There are no refunds for return of Equipment before the end of the Hire Period.
Force Majeure refers to events outside of Glenshee’s reasonable control (which may include but are not limited to: weather conditions, terrorism, significant risk to human health, natural disasters, acts of governments or local authority and other similar events).
No refunds shall be issued if a Force Majeure event occurs and which impacts upon the fulfilment of the Order.
For the avoidance of doubt – Glenshee does not guarantee that Equipment can be used during the Rental Period and no refunds shall be due if Equipment cannot be used (such as if roads are closed, there is no snow etc).
Law and Jurisdiction
These Terms and Conditions shall be governed by and interpreted in accordance with the laws of Scotland and you submit to the exclusive jurisdiction of the courts Scotland for the resolution of any dispute arising.
If any of these Terms (or those contained in an Order) are determined to be illegal, invalid or otherwise unenforceable it shall be severed and deleted from these terms and the remaining terms shall survive, remain in full force and continue to be binding and enforceable.
Glenshee shall be entitled to assign any of its rights and obligations under these Terms to a third party at its discretion.
A failure or delay by Glenshee in exercising any rights under these Terms or at law shall not be deemed a waiver unless expressly confirmed in writing by Glenshee.
Nothing in these Terms, an Order or at law creates a partnership, joint venture, agency or other relationship between the Parties, other than the contractual relationship set-out in the Order.
No third party shall have any rights conferred on it by these Terms or at law to the fullest extent possible.

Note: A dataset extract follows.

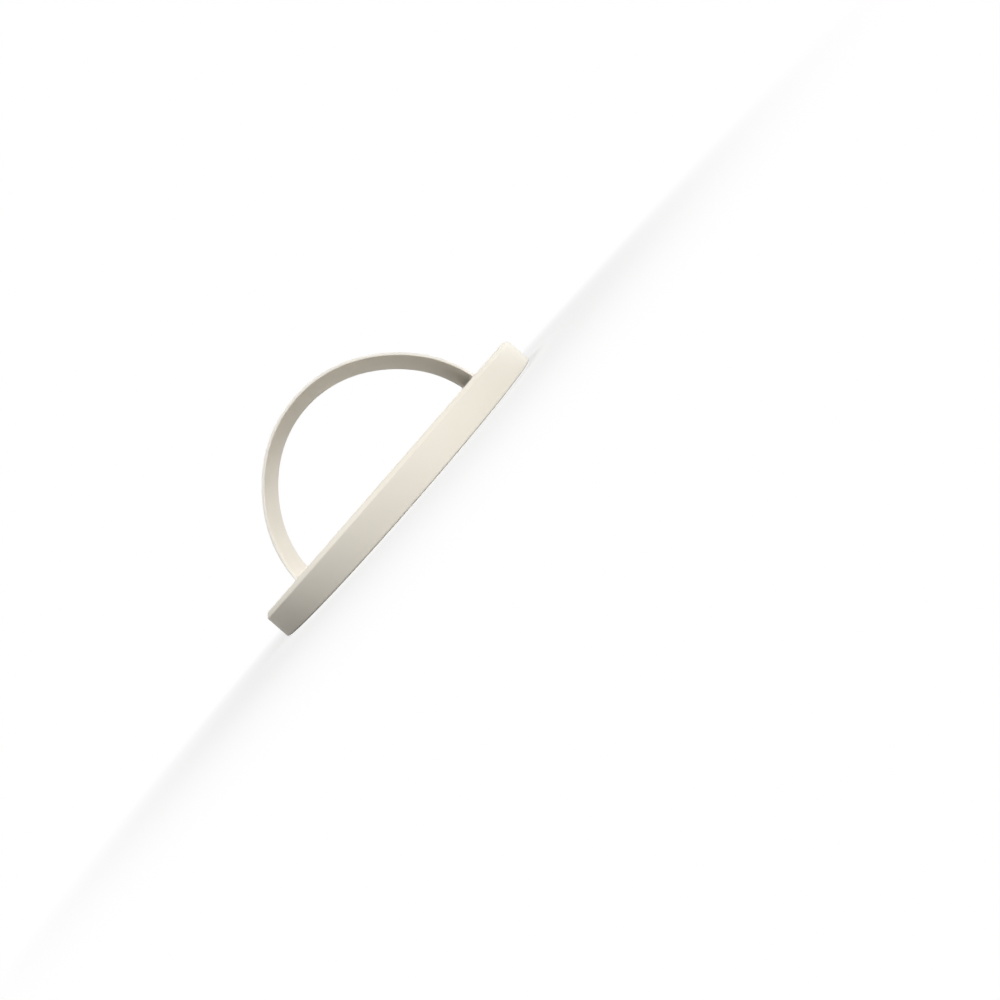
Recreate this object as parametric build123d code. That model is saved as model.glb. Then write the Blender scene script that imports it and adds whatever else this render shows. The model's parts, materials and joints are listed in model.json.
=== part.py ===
from build123d import *
import os
from math import cos, radians, sin, sqrt

os.makedirs("parts", exist_ok=True)

# Ring holder: a round magnetic grip whose half-round finger band swivels without end.
# Millimetres. +Z is the disc's axis, pointing from the pad to the band. The origin is the centre
# of the pad's outer face. The band's feet stand at +X and -X, its breadth runs along Y.

# Magnet ring, which sets the disc's size: it has to match the ring that it holds on to
magnet_ring_diameter = 54.7
magnet_count = 16
magnet_width = 4.0
magnet_thickness = 1.2
magnet_spacing = 0.3         # from one magnet to the next
magnet_clearance = 0.05      # to the walls on both sides
yoke_thickness = 0.4

# Disc housing
weld_ledge = 0.3             # inward step that the bottom plate is welded against
shell_wall = 1.3             # side wall beside the bottom plate
lip_thickness = 1.25         # front of the shell, round the turntable
front_bevel = 0.63
front_bevel_rounding = 0.3
base_rounding = 0.45
opening_bevel = 0.2          # edge of the round window that the turntable fills
rib_width = 1.6              # round rib inside the shell, which guides the turntable's flange

# Closing stack behind the magnets, out to the pad
pad_thickness = 0.5
pad_proud = 0.1              # how far the pad stands out of the shell
pad_bevel = 0.12
plate_thickness = 0.5
seat_clearance = 0.1         # round the pad and the bottom plate
channel_wall = 0.6           # round wall between the magnets and the turntable

# Turntable
skirt_clearance = 0.25       # inside the channel wall
skirt_depth = 0.4            # below the flange
cap_overhang = 0.75          # the front is this much larger than the skirt
cap_recess = 0.05            # the turntable's front lies this far behind the lip
cap_bevel = 0.2
cap_skin = 1.25              # over the cored underside
rim_gap = 0.15               # visible ring gap between the turntable and the shell
flange_lap = 1.45            # how far the flange reaches under the lip
flange_thickness = 0.7
flange_clearance = 0.2       # over the yoke
bearing_clearance = 0.06     # between the flange's rim and the rib
running_gap = 0.03           # between faces that slide on each other
glide_thickness = 0.12
underplate_thickness = 0.4
underplate_margin = 0.45     # the underplate is this much smaller than the skirt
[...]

The Contracts (Rights of Third Parties) Act 1999 shall not apply.
In the event of a dispute the Parties shall seek to settle the same in accordance with these Terms. Neither Party shall publish anything defamatory, derogatory or harmful to the other without having sought (i) a resolution in accordance with these Terms; and (ii) giving the other Party fair warning and a right to respond before any contents are published.